Assignment 4 — Causal Self-Attention + KV Cache¶
This folder implements the Week 4 hands_on_lab from ../05_hands_on_lab.md.
Files¶
attention.py— Q/K/V projections, causal masking, split/merge heads, output projectioncache.py— KV cache container for inference-time decodeblock.py— one GPT-style block with residual, norm, and FFNgenerate.py— one-token decode loop with and without cacheverify.py— mask, shape, cache-growth, and cached-vs-naive checks
Shape flow¶
For input X with shape [B, T, d_model]:
X
-> Q/K/V projections [B, T, d_model]
-> split heads [B, H, T, d_head]
-> score matrix QK^T [B, H, T_q, T_k]
-> masked softmax weights [B, H, T_q, T_k]
-> weighted values [B, H, T_q, d_head]
-> merge heads [B, T_q, d_model]
-> output projection [B, T_q, d_model]
With d_model = 128 and num_heads = 4, each head uses d_head = 32.
Mask logic¶
The causal mask is lower triangular in full-sequence mode.
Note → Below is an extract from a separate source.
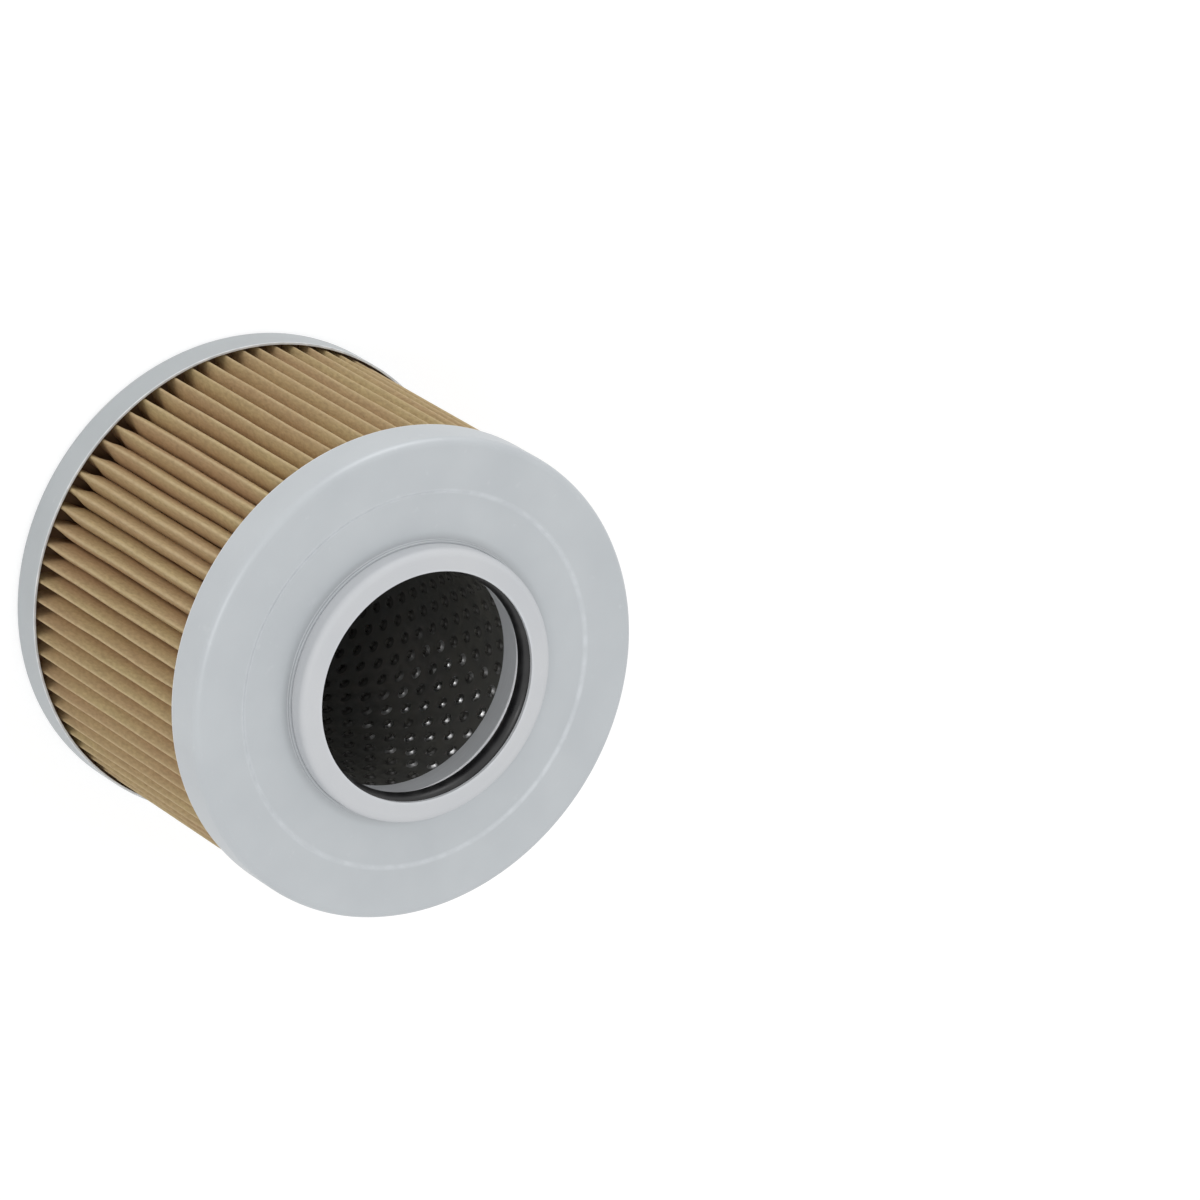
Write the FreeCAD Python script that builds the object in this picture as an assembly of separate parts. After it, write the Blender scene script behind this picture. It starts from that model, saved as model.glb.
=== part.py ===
import FreeCAD, Part
import math
import os

# Hydraulic filter element: a ring of pleated paper round a perforated steel tube, glued
# between two pressed steel end caps. It stands on its closed end. The open end is up and
# carries a short neck with a rubber seal. Millimetres, Z up along the element's axis,
# origin in the middle of the closed end's face.

# Element
element_diameter = 150.0
element_height = 111.5            # from the face of one cap to the face of the other

# End caps, pressed from sheet
cap_sheet = 0.8
cap_rim_radius = 2.5              # outside bend between face and skirt
bend_facets = 2                   # straight steps that a quarter round is turned in
open_skirt = 14.2                 # height of the open cap's skirt
closed_skirt = 12.2
open_band_width = 16.0            # flat band of the open face, from the outside in
open_step_run = 0.7               # sloped step inside that band
open_step_drop = 0.5
hole_lip_height = 1.0             # edge of the neck's hole, turned up
closed_band_width = 19.2          # flat band of the closed face, from the outside in
recess_run = 4.6                  # sloped wall of the closed face's recess
recess_depth = 2.5

# Neck and its seal
bore_radius = 36.0                # of the lip in front, which holds the seal in
neck_height = 6.5                 # from the open cap's flat band to the neck's front
neck_sheet = 1.2
neck_edge = 2.4                   # round on the neck's outer edge
neck_flange_width = 4.0           # flange of the neck, under the cap
seal_cord = 7.0                   # section of the O-ring
seal_reach = 1.4                  # how far the O-ring stands in past the lip
seal_room = 0.4                   # room above and below the O-ring

# Sleeve behind the seal
sleeve_sheet = 0.8
sleeve_step = 0.3                 # how much wider than the bore the sleeve is
sleeve_length = 8.0

# Centre tube
tube_sheet = 0.8
hole_width = 3.4                  # across the corners of a punched hole
holes_round = 24                  # in one row; the next row's lie between them
hole_rows = 9
hole_margin = 8.0                 # plain stretch at each end of the tube

# Pleated paper
pleat_count = 78
paper_thickness = 0.5
fold_half_width = 0.4             # half the width of a fold's flat crest
shoulder_depth = 3.2              # how far inside the crest a pleat is widest
pleat_gap = 0.8                   # gap between two pleats at their widest
seam_depth = 12.0                 # how far in from the crest the paper's ends are glued
seam_glue = 0.4

# Glue in the caps
open_glue = 4.2
closed_glue = 3.2

# Copper eyelet in the closed end
eyelet_bore = 5.0                 # radius of the way through
eyelet_barrel = 6.9               # inner radius of the barrel, as far as its ledge
eyelet_wall = 1.0
eyelet_rim = 9.9                  # outer radius of the rim
eyelet_rise = 2.1                 # how far the rim stands up from the recess
eyelet_ledge_depth = 3.3          # from the top of the rim to the ledge
eyelet_foot = 9.4                 # outer radius of the foot inside the cap
eyelet_foot_thickness = 1.0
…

That means token t can see positions <= t, not future positions.
For cached one-token decode, the query length is 1 and the key length grows with the prefix.
The new token is allowed to read every cached key because all those positions are in its past.
What caching changes¶
Without cache:
- every new token recomputes K and V for the full prefix
With cache:
- old K and V are stored once
- each step computes Q/K/V only for the new token
- new K/V append along the sequence axis
The verification harness checks that cached and naive decode produce the same logits on the same prefix.
Notes¶
- This implementation keeps the scope focused on causal attention and cache mechanics.
- It uses token embeddings and one GPT-style block.
- It intentionally omits positional encodings so the cache comparison stays about attention correctness, not position bookkeeping.